1. Have regular phone dates. I know it may seem like a foreign concept, that act of using your phone for something other than updating your Instagram or dominating level 499 on Candy Crush. But that mobile texting machine that’s glued to your hip 24/7 also allows you to, wait for it…call someone. I know, right?! I try to schedule regular phone dates with my besties, giving each other life updates or just to simply talk about last night’s episode of New Girl. This whole adulting thing can make life pretty crazy sometimes with school, work and other responsibilities taking over, but that doesn’t mean your friendships have to suffer. If you’ve got five minutes on your drive home or while you wait for your Eggos to toast, pick up the phone and give our friends a call, even if it’s just to say “hi”. There is something to be said for hearing someone’s voice, especially after not having heard it for a while, that a text or instant message can’t replicate.
2. Send random texts to let them know you’re thinking about them. When you can’t call your friends, texting is a great option to stay connected. Sending random messages or pictures of things that remind you of your BFFs is not only a fun way to break up the mundane of a Monday, but it will bring a smile to their face and act as a replacement “you” when you can’t physically be there.
3. Use social media to your advantage. The best thing about social media in my opinion, besides being able to watch incredibly ridiculous but oh so cute dog videos on YouTube of course, is how all of these various mediums allow you to keep in touch with the people who mean the most to you. I Snapchat, Twitter, Instagram and Facebook my peeps on an always basis, sending messages, funny photos and links to incredibly ridiculous but oh so cute dog videos on YouTube. While these social media platforms are no replacement for the actual thing, being able to communicate and share special moments (an even the normal, average ones) with them whenever you want, wherever you want is pretty awesome.
4. But also remember how great snail mail is. I think we as a society have forgotten how great it really is to send and receive actual mail. I remember as a young girl, running out to the mailbox at the end of my driveway with anticipation, seeing that letter or package from a friend or family member. It was so personal and unique. You also knew that whoever sent it to you took the time to pick out the perfect card, the most beautiful wrapping paper, even taking into consideration the choice of stamps making it all the more meaningful. There really is magic and power in snail mail, which is why I try and send letters and small care packages to my friends every once in a while. It doesn’t have to be Christmas or their birthday; in fact, the more of a surprise it is, the better. Because as they go out to check their mail on that random Wednesday night after work, among the bills and grocery store flyers, they will find a little piece of you.

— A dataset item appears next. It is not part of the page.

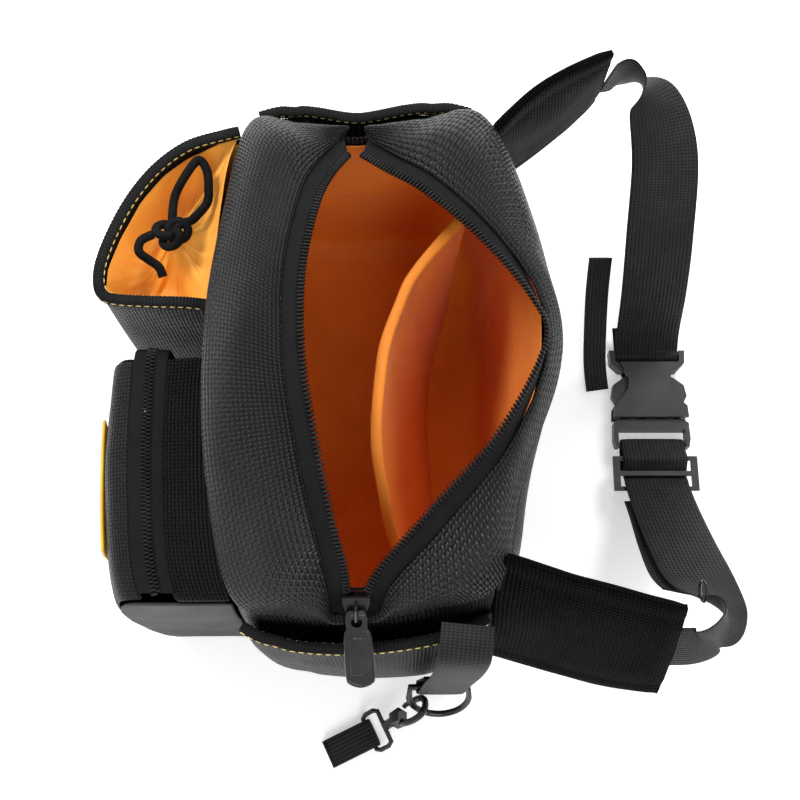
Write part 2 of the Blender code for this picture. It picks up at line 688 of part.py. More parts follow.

5. Reminisce about the past. One of the things my friends and I love to do whenever we talk or get together is remember all of the crazy shenanigans we had together (and there were a lot of them, let me tell you); moments that spurred side-splitting laugh attacks, inside jokes, and a lifetime of memories. Taking a walk down memory lane, the nostalgia of a lifetime of experiences has a way of making you feel closer to your BFF, even if miles and miles separate you. Plus, spending time reflecting on the past makes you even more anxious to start making even more of the same crazy shenanigan memories in the future.
6. And plan for the future. And that’s just what you should do! While it may not be feasible to visit each other on the regular, it’s most definitely possible and should be done as often as you can. Go to each other’s respective towns/cities or pick a location in the U.S. and meet each other there for a long weekend of crazy fun. The anticipation of seeing each other will also make the long months leading up to your visit a lot easier knowing that you have something incredible to look forward to. Plus, there’s nothing quite a long-awaited bestie bear hug.